My father’s shop was the heaviest room, yet he packed in minutes. Dad had his assistants
tip a bunch of industrial-sized shipping crates on their sides. Then he used the shop’s forklift to bulldoze his tool cases and pricey raw materials into the crates. The assistants nailed the crates’ lids shut before the equipment could spill out, and they were outta there. Raj said that even four floors away, the screeching and clattering from the machine shop was so loud they had to shout to make themselves heard.
“I thought your father was trying to carry away the entire basement.”

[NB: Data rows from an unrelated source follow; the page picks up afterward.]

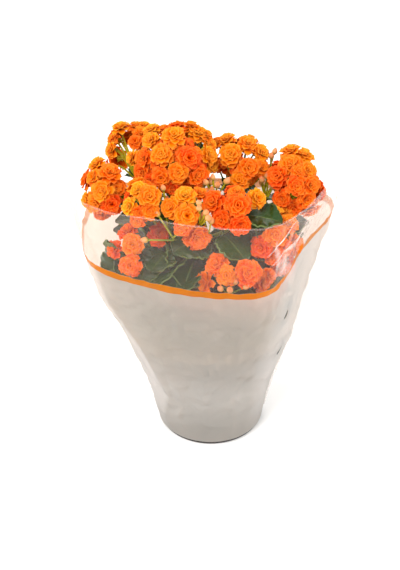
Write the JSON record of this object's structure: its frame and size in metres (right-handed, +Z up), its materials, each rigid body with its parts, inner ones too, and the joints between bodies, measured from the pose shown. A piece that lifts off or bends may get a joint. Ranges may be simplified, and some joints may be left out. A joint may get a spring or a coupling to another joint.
{
  "type": "potted flowering plant",
  "caption": "Double-flowered kalanchoe with crenate leaves and domed flower heads, in a tapered pot inside an open flared film sleeve.",
  "frame": {"origin": "middle of the pot's flat underside, on the surface it stands on", "axes": "+Z up, -Y towards the front of the picture, +X to its right"},
  "size_m": [0.22, 0.1688, 0.2776],
  "materials": {
    "pot_plastic": "satin injection-moulded",
    "soil": "crumbly potting compost, dry on top",
    "film": "thin printed film, clear in its upper part",
    "foliage": "fleshy leaf with a waxy sheen",
    "petals_red": "soft petal",
    "petals_orange": "soft petal",
    "petals_yellow": "soft petal"
  },
  "bodies": {
    "root": {"pot": "pot_plastic", "soil": "soil", "sleeve": "film", "bloom_crown": "petals_red", "bloom_back_top_left": "petals_orange", "bloom_left": "petals_yellow", "bloom_front_left": "petals_red", "bloom_front": "petals_orange", "bloom_front_right": "petals_yellow", "bloom_right_top": "petals_red", "bloom_right": "petals_orange", "bloom_right_low": "petals_yellow", "bloom_corner_low": "petals_red", "bloom_left_low": "petals_orange", "bloom_back_left": "petals_yellow", "bloom_back": "petals_red", "bloom_back_right": "petals_orange", "shoot_front_left": "foliage", "shoot_front_right": "foliage", "shoot_back_right": "foliage", "shoot_back_left": "foliage"}
  },
  "joints": []
}
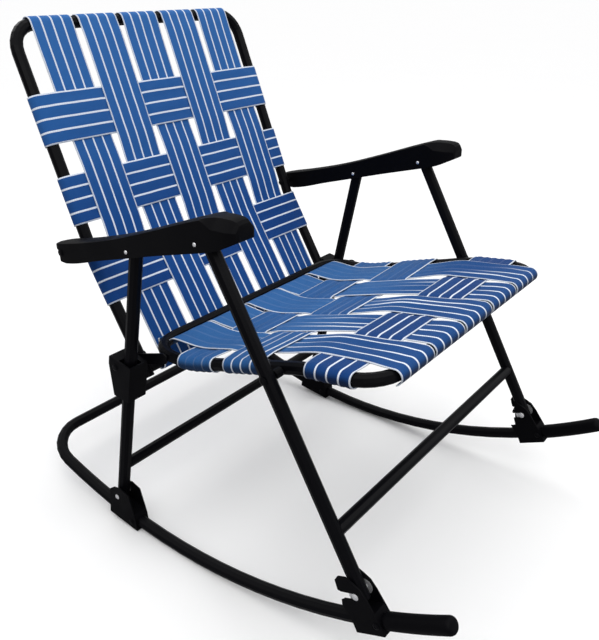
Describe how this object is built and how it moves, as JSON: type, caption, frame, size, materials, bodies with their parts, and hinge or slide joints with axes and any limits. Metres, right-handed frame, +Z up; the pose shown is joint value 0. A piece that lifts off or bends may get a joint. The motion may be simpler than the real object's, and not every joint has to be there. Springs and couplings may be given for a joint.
{
  "type": "folding rocking chair",
  "caption": "Folding camp rocking chair: bent steel tube rockers, legs and frames, moulded channel armrests, woven striped webbing seat and back.",
  "frame": {"origin": "on the floor, in the chair's middle plane, below the middle of its depth", "axes": "+Z up, -Y the way a sitter faces, +X the sitter's left"},
  "size_m": [0.6018, 0.8437, 0.8038],
  "materials": {
    "powder_coat": "satin",
    "black_plastic": "satin",
    "zinc_steel": "satin",
    "blue_webbing": "matte"
  },
  "bodies": {
    "rocker": {"rocker_tube": "powder_coat", "rocker_sleeve_left": "black_plastic", "rocker_sleeve_right": "black_plastic", "front_bracket_left": "black_plastic", "front_bracket_right": "black_plastic", "front_bracket_bolt_left": "powder_coat", "front_bracket_bolt_right": "powder_coat", "rear_bracket_left": "black_plastic", "rear_bracket_right": "black_plastic", "rear_bracket_bolt_left": "powder_coat", "rear_bracket_bolt_right": "powder_coat", "rear_foot_rivet_left": "zinc_steel", "rear_foot_rivet_right": "zinc_steel"},
    "rear_legs": {"rear_leg_left": "powder_coat", "rear_leg_right": "powder_coat", "rear_leg_cross_bar": "powder_coat"},
    "arm_left": {"armrest_left": "black_plastic", "arm_front_rivet_left": "zinc_steel", "arm_rear_rivet_left": "zinc_steel", "arm_back_bolt_left": "powder_coat"},
    "arm_right": {"armrest_right": "black_plastic", "arm_front_rivet_right": "zinc_steel", "arm_rear_rivet_right": "zinc_steel", "arm_back_bolt_right": "powder_coat"},
    "front_legs": {"front_leg_left": "powder_coat", "front_leg_right": "powder_coat", "front_hook_pin_left": "zinc_steel", "front_hook_pin_right": "zinc_steel", "front_leg_cross_bar": "powder_coat"},
    "back": {"back_frame": "powder_coat", "back_lower_bar": "powder_coat", "back_strap_long_1": "blue_webbing", "back_strap_long_2": "blue_webbing", "back_strap_long_3": "blue_webbing", "back_strap_long_4": "blue_webbing", "back_strap_long_5": "blue_webbing", "back_strap_cross_1": "blue_webbing", "back_strap_cross_2": "blue_webbing", "back_strap_cross_3": "blue_webbing"},
    "seat": {"seat_frame": "powder_coat", "seat_hinge_lug_left": "powder_coat", "seat_hinge_lug_right": "powder_coat", "seat_pivot_bolt_left": "powder_coat", "seat_pivot_bolt_right": "powder_coat", "seat_pivot_spacer_left": "black_plastic", "seat_pivot_spacer_right": "black_plastic", "hinge_pin_left": "powder_coat", "hinge_pin_right": "powder_coat", "seat_strap_long_1": "blue_webbing", "seat_strap_long_2": "blue_webbing", "seat_strap_long_3": "blue_webbing", "seat_strap_long_4": "blue_webbing", "seat_strap_long_5": "blue_webbing", "seat_strap_cross_1": "blue_webbing", "seat_strap_cross_2": "blue_webbing", "seat_strap_cross_3": "blue_webbing"},
    "slider_left": {"leg_slider_left": "black_plastic"},
    "slider_right": {"leg_slider_right": "black_plastic"}
  },
  "joints": [
    {"name": "armrest_left_fold", "type": "hinge", "parent": "rear_legs", "child": "arm_left", "pos_m": [0.275, 0.1028, 0.5195], "axis": [-1, 0, 0], "range_deg": [0, 24.54]},
    {"name": "armrest_right_fold", "type": "hinge", "parent": "rear_legs", "child": "arm_right", "pos_m": [-0.275, 0.1028, 0.5195], "axis": [-1, 0, 0], "range_deg": [0, 24.54]},
    {"name": "rear_leg_fold", "type": "hinge", "parent": "rocker", "child": "rear_legs", "pos_m": [0, 0.2025, 0.0541], "axis": [1, 0, 0], "range_deg": [0, 6.41]},
    {"name": "front_leg_fold", "type": "hinge", "parent": "arm_left", "child": "front_legs", "pos_m": [0.275, -0.0358, 0.5613], "axis": [1, 0, 0], "range_deg": [0, 39.51]},
    {"name": "back_fold", "type": "hinge", "parent": "arm_left", "child": "back", "pos_m": [0.275, 0.2575, 0.484], "axis": [1, 0, 0], "range_deg": [0, 39.51]},
    {"name": "seat_fold", "type": "hinge", "parent": "front_legs", "child": "seat", "pos_m": [0, -0.12976, 0.39616], "axis": [-1, 0, 0], "range_deg": [0, 39.51]},
    {"name": "slider_left_turn", "type": "hinge", "parent": "seat", "child": "slider_left", "pos_m": [0.274, 0.16354, 0.31886], "axis": [1, 0, 0], "range_deg": [0, 24.54]},
    {"name": "slider_right_turn", "type": "hinge", "parent": "seat", "child": "slider_right", "pos_m": [-0.274, 0.16354, 0.31886], "axis": [1, 0, 0], "range_deg": [0, 24.54]}
  ],
  "couplings": [
    {"joint": "armrest_right_fold", "follows": "armrest_left_fold", "ratio": 1},
    {"joint": "rear_leg_fold", "follows": "armrest_left_fold", "ratio": 0.2608},
    {"joint": "front_leg_fold", "follows": "armrest_left_fold", "ratio": 1.6096},
    {"joint": "back_fold", "follows": "armrest_left_fold", "ratio": 1.6096},
    {"joint": "seat_fold", "follows": "armrest_left_fold", "ratio": 1.6096},
    {"joint": "slider_left_turn", "follows": "armrest_left_fold", "ratio": 1},
    {"joint": "slider_right_turn", "follows": "armrest_left_fold", "ratio": 1}
  ]
}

In one hour the entire agency was on its way to the harbor—personnel, hardware, files, everything.
“Christ,” Patrick comms. “It sounds like you Grinched the place.”
“Absolutely,” Raj comms.
I ask, “How long is that exercise supposed to take?”
“A month,” Raj answers.
This incredibly rapid departure meant Tech, Info, and Admin had to reboot the servers, reorganize the files, and rearrange everyone by what they do instead of how fast they run, all in a completely inadequate setting none of them had ever seen before.
Once at sea, Bobby officially designated my father as Acting Front Desk of the German Section. During the voyage there wasn’t much for a Front Desk to do, so Dad fulfilled his Technical Department responsibilities by sketching ideas for a few new toys. One of the ship’s engineers gave my father permission to use the vessel’s machine room.

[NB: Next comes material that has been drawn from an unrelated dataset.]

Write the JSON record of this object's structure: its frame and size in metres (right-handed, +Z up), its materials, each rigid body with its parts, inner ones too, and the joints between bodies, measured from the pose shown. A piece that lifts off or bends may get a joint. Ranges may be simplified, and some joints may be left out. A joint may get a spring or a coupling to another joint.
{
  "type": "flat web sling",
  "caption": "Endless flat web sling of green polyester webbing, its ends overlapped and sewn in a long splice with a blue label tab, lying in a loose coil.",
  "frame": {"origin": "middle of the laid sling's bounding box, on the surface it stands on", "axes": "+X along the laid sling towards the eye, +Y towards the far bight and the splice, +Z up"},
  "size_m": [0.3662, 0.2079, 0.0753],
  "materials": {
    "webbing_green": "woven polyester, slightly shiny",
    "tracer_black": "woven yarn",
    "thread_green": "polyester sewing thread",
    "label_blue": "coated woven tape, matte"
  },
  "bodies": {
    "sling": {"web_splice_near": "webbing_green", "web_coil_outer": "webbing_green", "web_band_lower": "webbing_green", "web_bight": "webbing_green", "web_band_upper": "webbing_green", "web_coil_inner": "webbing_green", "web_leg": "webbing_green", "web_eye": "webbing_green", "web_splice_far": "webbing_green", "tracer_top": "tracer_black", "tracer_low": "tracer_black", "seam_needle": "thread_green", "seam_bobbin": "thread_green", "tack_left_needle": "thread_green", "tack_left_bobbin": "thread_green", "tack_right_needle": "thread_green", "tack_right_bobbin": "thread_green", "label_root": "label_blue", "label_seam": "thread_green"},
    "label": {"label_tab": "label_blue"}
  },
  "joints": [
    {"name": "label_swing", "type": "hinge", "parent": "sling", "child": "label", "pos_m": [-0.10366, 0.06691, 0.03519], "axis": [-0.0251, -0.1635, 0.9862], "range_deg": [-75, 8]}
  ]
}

Big mistake. My father co-opted every piece of heavy equipment along with every sailor who knew how to use it. It wasn’t long before the machinists began to feel like elves in Santa’s workshop. They made supersized MultiCaliber for heavy weapons, rocket-powered sniper’s ammunition, and Frisbee-shaped grenades that could be thrown ten times farther than a normal pocket-bomb. The captain would have been pissed, except my father’s inventions were the most awesome gadgets he’d ever seen.
Not everyone had this much fun. The trip was rough on Cyrus. Honestly, I couldn’t believe someone so badly injured would have been part of ExOps’s disappearing act. Recovering double amputees aren’t supposed to leave the hospital, much less the fucking continent. The Meddies couldn’t keep his environment sanitary and sure enough, and Cyrus got a goddamn infection. My boss suffered from fevers and respiratory problems all the way to the Baltic Sea. The ship was still being secured harborside in Szczecin when the Med-Techs rushed Cyrus off board and straight into the nearest medical facility. Dr. Herodotus augmented the hospital staff with two of his Med-Techs because of Cyrus’s cybernetic upgrades. Three days later they commed Dr. H that their patient had stabilized enough to move out of intensive care.